Nguyen told Seattle Weekly that, historically, the local Vietnamese community has not been involved in “this type of activism.”
“First off, we’ve only been here for about 40 years. The Vietnamese community is relatively new and we were escaping an oppressive communist regime … Previously, it was just like ‘hey, you know what, we’re lucky to be here, let’s keep our heads down, we don’t want to get in trouble,’” he said. “So I think a lot of it is some of the younger community members coming together and being like, ‘look, we’re refugees and immigrants and that’s our identity. But we’re Americans too. And we deserve the same rights as everybody else.’ That’s what happened in this case. We saw somebody that was our brother, was our cousin, was our family member.”
“It’s great to know that there are [community] members out there wanting to help and contribute,” Xuyen, Le’s aunt, told Seattle Weekly at the Oct. 14 event. “It’s nice to occasionally still have these events just to remind us that there is a broader community and support group out there, it’s not just us, alone, by ourselves. Because sometimes it can really feel that way, [like] it’s just our family going through this.”
“Together, as a larger group with everyone, we’re not going to give up,” she added.

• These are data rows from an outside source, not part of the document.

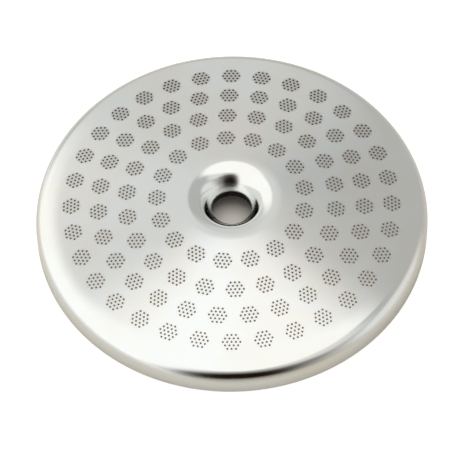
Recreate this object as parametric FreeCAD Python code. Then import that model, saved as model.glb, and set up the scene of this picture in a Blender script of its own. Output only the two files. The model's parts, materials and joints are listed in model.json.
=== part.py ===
"""Espresso shower screen: one pressed stainless dish with a screw well and clusters of openings.

The dish lies face up on the edge of its skirt. The origin is the centre of that edge's plane,
+Z runs up the axis of the screw hole and -Y is the front. Lengths are in millimetres and
angles in degrees. The sheet's section is drawn once as points (r, z) and spun into the dish.
"""
import FreeCAD
import Part
import math
import os

# Sheet and outline
sheet_thickness = 0.8
outer_radius = 28.5
skirt_height = 2.1
shoulder_radius = 2.4
edge_break = 0.12

# Face, which falls away from the well to the shoulder as a shallow cone
face_slope = 7.4

# Well that takes the head of the fixing screw
well_lip_radius = 3.1
well_mouth_radius = 6.6
well_wall_slope = 51.5
screw_hole_radius = 2.9
screw_hole_land = 0.1

# Perforation: hexagonal clusters of micro-holes on four rings, with one cluster of each ring on a
# shared ray. Each cluster is cut as one window, the outline of its rows of holes.
ring_radii = (10.75, 15.2, 19.25, 23.25)
ring_clusters = (17, 22, 27, 32)
shared_ray_angle = 154.8
hole_diameter = 0.32
hole_pitch = 0.61
longest_row_holes = 5

UP = FreeCAD.Vector(0, 0, 1)
FULL_TURN = 360
SKIRT_TILT = 90
HEXAGON_SIDES = 6


def sine(angle):
    """Sine of an angle in degrees."""
    return math.sin(math.radians(angle))


def cosine(angle):
    """Cosine of an angle in degrees."""
    return math.cos(math.radians(angle))


def slope_rise(run, slope):
    """Height gained over a run on a slope in degrees."""
    return run * math.tan(math.radians(slope))


def on_arc(centre, radius, tilt):
    """Point (r, z) on an arc where its outward normal leans by a tilt from +Z towards +r."""
    return (centre[0] + radius * sine(tilt), centre[1] + radius * cosine(tilt))


def section_vector(point):
    """Place a section point (r, z) in the XZ plane."""
    return FreeCAD.Vector(point[0], 0, point[1])


def section_lines(points):
    """Straight edges that join a run of section points."""
    ends = [section_vector(point) for point in points]
    return [Part.LineSegment(start, end).toShape() for start, end in zip(ends, ends[1:])]


def section_arc(centre, radius, start_tilt, end_tilt):
    """Round stretch of the section between two tilts of its normal."""
    tilts = (start_tilt, (start_tilt + end_tilt) / 2, end_tilt)
    return Part.Arc(*[section_vector(on_arc(centre, radius, tilt)) for tilt in tilts]).toShape()


class DishSection:
    """Section of the sheet, whose skins are parallel and share the centres of their arcs."""

    def __init__(self):
        self.shoulder_centre = (outer_radius - shoulder_radius, skirt_height)
        self.face_edge = on_arc(self.shoulder_centre, shoulder_radius, face_slope)
        lip_edge_radius = well_mouth_radius + well_lip_radius * sine(face_slope)
        lip_edge = (lip_edge_radius, self.face_height(lip_edge_radius))
        self.lip_centre = (well_mouth_radius, lip_edge[1] - well_lip_radius * cosine(face_slope))

    def face_height(self, radius):
        """Height of the face's upper skin at a radius."""
        return self.face_edge[1] + slope_rise(self.face_edge[0] - radius, face_slope)

    def well_height(self, radius, depth):
        """Height of the well's conical wall at a radius, on the skin a depth under the upper one."""
        top = on_arc(self.lip_centre, well_lip_radius - depth, -well_wall_slope)
        return top[1] - slope_rise(top[0] - radius, well_wall_slope)

    def skin(self, depth):
        """Shoulder, face and well lip of the skin a depth under the upper one."""
        shoulder = (self.shoulder_centre, shoulder_radius - depth)
        lip = (self.lip_centre, well_lip_radius - depth)
        face = section_lines([on_arc(*shoulder, face_slope), on_arc(*lip, face_slope)])
        return [
            section_arc(*shoulder, SKIRT_TILT, face_slope),
            *face,
            section_arc(*lip, face_slope, -well_wall_slope),
        ]

    def well_foot(self):
        """Well's conical wall, the land round the screw hole, the hole's wall and the wall's back."""
        land_radius = screw_hole_radius + screw_hole_land
        land_height = self.well_height(land_radius, 0)
        return section_lines([
            on_arc(self.lip_centre, well_lip_radius, -well_wall_slope),
            (land_radius, land_height),
            (screw_hole_radius, land_height),
            (screw_hole_radius, self.well_height(screw_hole_radius, sheet_thickness)),
            on_arc(self.lip_centre, well_lip_radius - sheet_thickness, -well_wall_slope),
        ])

    def skirt_foot(self):
        """Inside of the skirt, its edge with both corners broken, and its outside."""
        inner_radius = outer_radius - sheet_thickness
        return section_lines([
            (inner_radius, skirt_height),
            (inner_radius, edge_break),
            (inner_radius + edge_break, 0),
            (outer_radius - edge_break, 0),
            (outer_radius, edge_break),
            (outer_radius, skirt_height),
        ])

    def face(self):
        """The whole section as one flat face."""
        edges = self.skin(0) + self.well_foot() + self.skin(sheet_thickness) + self.skirt_foot()
        return Part.Face(Part.Wire(Part.__sortEdges__(edges)))


def cluster_cutter():
    """Hexagonal prism round one cluster's rows, centred on the origin with rows along Y."""
    side_angle = FULL_TURN / HEXAGON_SIDES
    half_row = (longest_row_holes - 1) / 2 * hole_pitch
    corner_radius = half_row + hole_diameter / 2 / cosine(side_angle / 2)
    reach = 1.5 * sheet_thickness
    corners = []
    for side in range(HEXAGON_SIDES + 1):
        angle = (side + 0.5) * side_angle
        corners.append(FreeCAD.Vector(corner_radius * cosine(angle), corner_radius * sine(angle), -reach))
    return Part.Face(Part.makePolygon(corners)).extrude(2 * reach * UP)


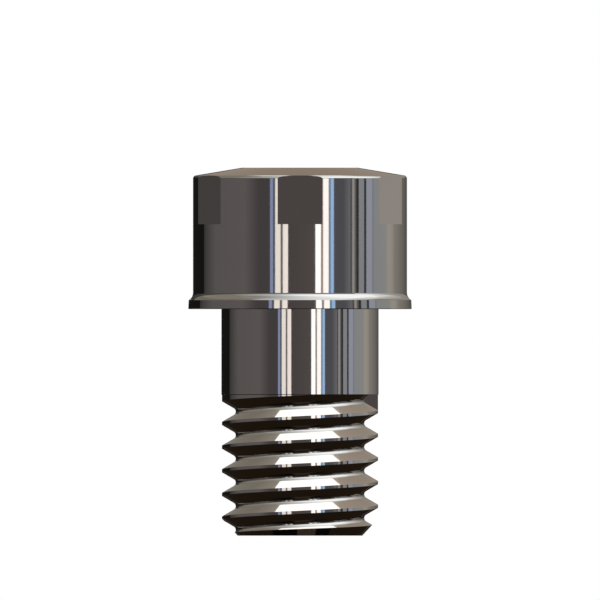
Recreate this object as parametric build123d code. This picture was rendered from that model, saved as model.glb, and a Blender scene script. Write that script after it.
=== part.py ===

Last week, Executive Constantine announced changes to the inquest system to appease concerns from the Le family and others that the process was biased in favor of law enforcement. While the Le family applauds the changes, they still want to see an independent investigation.
“Though some changes that are long overdue have occurred, we believe that some are still needed, such as how homicides should not be investigated internally when it’s related to a police officer-involved shooting,” Xuyen told the crowd at the restaurant. “And I think until it’s investigated independently, then the communities of color and all communities will not believe in the conclusion.”